Getting the Most from Your Train Trip

What is it that makes a long-distance train ride such an enjoyable experience? Seeing the country is the big one, of course. It’s simply not possible to appreciate how varied this country is until you have crossed it several times on several different Amtrak routes.

I still enjoy the incredible scenic variety this country has to offer. I’ve done it so many times that passing through a spectacular vista, while still enjoyable, is no longer a new experience for me.

What is new—and always delightful—is sitting down and sharing a meal with two or three other passengers and getting up from the table an hour or so later realizing that you’ve just made three new friends.

Here’s a perfect example that just now came to me in an email:

Dear Jim,

My husband and I had the pleasure of dining with you on a train several months ago. I would like to share a story with you.

After our meal on that train, I reached for my sewing basket and was disappointed to realize I had all my supplies except my needles, which were in checked baggage. With no alternative, I walked through the railcars looking for any Mennonite woman who might be willing to part with a spare needle.  

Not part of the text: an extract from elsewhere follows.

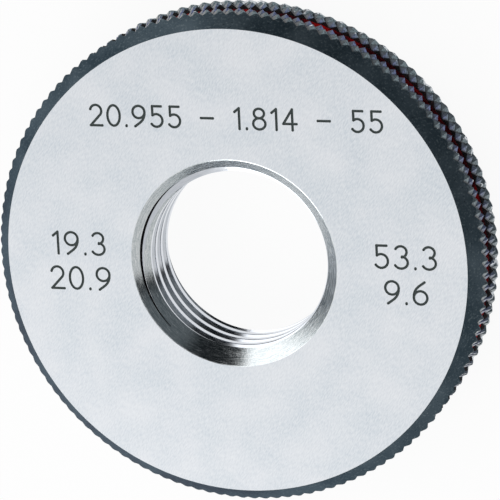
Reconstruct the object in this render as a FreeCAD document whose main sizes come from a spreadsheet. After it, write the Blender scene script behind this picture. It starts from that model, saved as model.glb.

I found not one, but two Mennonite families. They thought it so amusing that I knew exactly where to find an embroidery needle on an Amtrak train, and we engaged in some wonderful conversation about piecing quilts, better techniques for seams, and the disappearing art of embroidery.

The entire experience was delightfully pleasant and would never have happened with any other mode of travel. 



This delightful story won’t come as a surprise to anyone who has traveled on one of Amtrak’ s long-distance trains.  The secret to getting the most possible pleasure from a long-distance train ride is getting to know some of your fellow passengers.